The general strategic problem of Operation Barbarossa was “to crush Soviet Russia in a quick campaign before the end of the war against England.” The basis of the conception was the idea of “splitting the front of the main forces of the Russian army concentrated in the western part of Russia by means of rapid and deep strikes of powerful mobile groups north and south of the Pripet Marshes; and, exploiting this breakthrough, to destroy the disconnected groups of hostile forces.” The plan envisioned the destruction west of the Dnieper and Zapadnaia Dvina rivers of the bulk of Soviet forces, not allowing them to withdraw into the heart of Russia. Furthermore, Moscow, Leningrad, and the Donbass would be captured, and Russia then occupied to the line Arkhangel’sk-Volga-Astrakhan. Particular importance was ascribed to the capture of Moscow. The plan set forth in detail the tasks of army groups and armies, and also the order of cooperation among them and with allied forces, as well as with the air force and navy, the tasks of which were also specified. The initial date for the attack—May 1941—was set back to June 22 (the final order was issued June 17) as a result of the operations carried out against Yugoslavia and Greece. A number of documents were worked out to supplement the directive of the OKH, such as an evaluation of the Soviet Armed Forces, a directive on misinformation, an estimate of the time needed to prepare the operation, and special instructions.

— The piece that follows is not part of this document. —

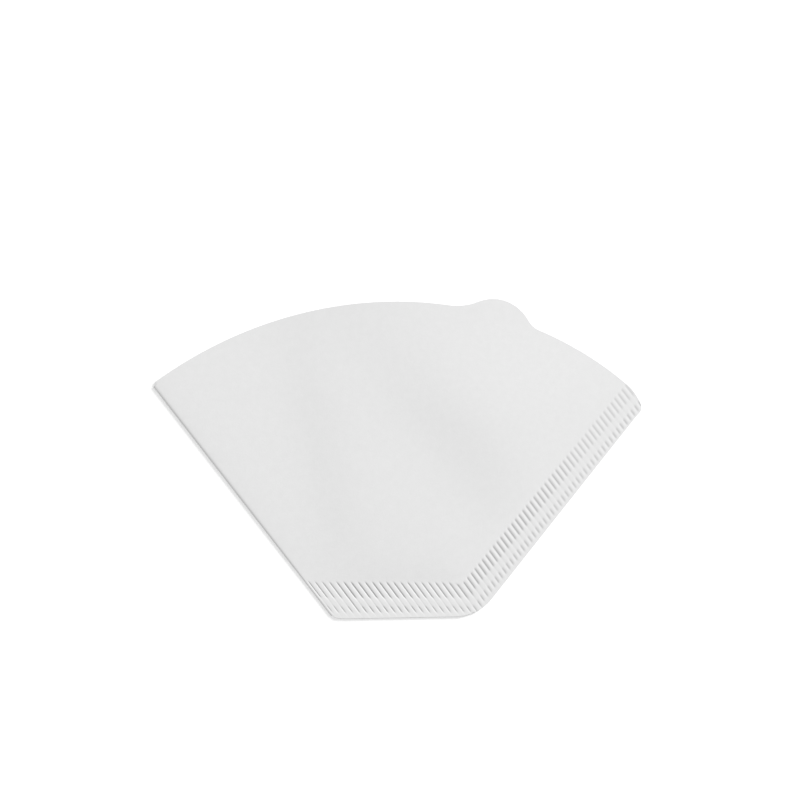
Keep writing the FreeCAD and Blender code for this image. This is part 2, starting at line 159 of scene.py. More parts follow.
class SheetSizes(PropertyGroup):
    """The paper, its fold and the lie of its two walls."""
    paper: length("Paper", "Thickness of one wall", 0.00018)
    seam_gap: length("Seam gap", "Lower to upper wall inside the seam", 0.0003)
    ply_step: length("Ply step", "How far the back wall's cut edge shows", 0.00025)
    fold_depth: length("Fold depth", "How far in the fold's round edge reaches", 0.0011)
    fold_pinch: length("Pinched fold", "The same inside the bottom seam", 0.0006)
    wall_lift: length("Wall lift", "Lift of the front wall without its bends", 0.0002)
    fold_share: factor("Fold share", "Share of the lift at the fold's edge", 0.55)
    crown: length("Crown", "Extra height at the middle of the mouth", 0.00005)
    fold_ease: length("Fold ease", "Distance over which the wall leaves the fold", 0.004)
    seam_ease: length("Seam ease", "Distance over which the wall leaves a seam", 0.013)
    fall: factor("Fall", "How steeply the wall falls away from the fold", 0.0105)
    upper: length("Upper part", "Apex to where the long bend widens and the short one fades",
                  0.105)
    main_step: length("Long bend", "Rise of the wall across its long soft bend", 0.0014)
    main_place: spot("Long bend's place", "A point on that bend", (-0.020, 0.140))
    main_turn: angle("Long bend's turn", "Centre line to that bend", 42)
    main_width: length("Long bend's width", "Half the width of that bend", 0.0128)
    main_spread: factor("Long bend's spread", "How much wider it grows up the wall", 0.2)
    left_step: length("Short bend", "Rise of the wall across its short soft bend", 0.00085)
    left_place: spot("Short bend's place", "A point on that bend", (-0.038, 0.110))
    left_turn: angle("Short bend's turn", "Centre line to that bend", 14)
    left_width: length("Short bend's width", "Half the width of that bend", 0.0095)
    left_fade: length("Short bend's fade", "Distance over which it fades", 0.040)
    left_kept: factor("Short bend's rest", "Share of that bend that is left past there", 0.5)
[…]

By June 22, 1941, three army groups (181 divisions in all, including 19 panzer and 14 motorized divisions, and 18 brigades), supported by three air fleets, were concentrated and deployed at the borders of the USSR. Army Group South (44 German and 13 Rumanian divisions, nine Rumanian and four Hungarian brigades) was located in the zone from the Black Sea to the Pripet Marshes; Army Group Center (50 German divisions and two German brigades) occupied the zone from the Pripet Marshes to Goldap; and Army Group North (29 German divisions) occupied the zone from Goldap to Memel. They faced the task of attacking in the general direction of Kiev, Moscow, and Leningrad, respectively. Two Finnish armies were concentrated in Finland and the separate German Army Norway in northern Norway (in all, five German and 16 Finnish divisions and three Finnish brigades); their task was to move toward Leningrad and Murmansk. The OKH had 24 divisions in reserve. In all, over 5.5 million men, 3,712 tanks, 47,260 field cannons and mortars, and 4,950 combat planes were massed for the attack on the USSR.

In spite of the initial successes of the German fascist forces, Operation Barbarossa proved a failure because of the adventuristic calculations which it was based upon and which were drawn from false premises about the weakness of the Soviet Union and its armed forces. The failure of the plan can be explained by its underestimation of the political, economic, and military power of the USSR and the moral and political unity of the Soviet people, and by its overesti-mation of the capabilities of fascist Germany.

REFERENCES

Istoriia Velikoi Otechestvennoi voiny Sovetskogo Soiuza, 2nd ed., vol. 1. Moscow, 1963.
Sovershenno sekretno! Tol’ko dlia komandovaniia. Moscow, 1967. (Translated from German.)
Hubatsch, W. Hitlers Weisungen für die Kriegführung 1939–1945. Munich, 1965.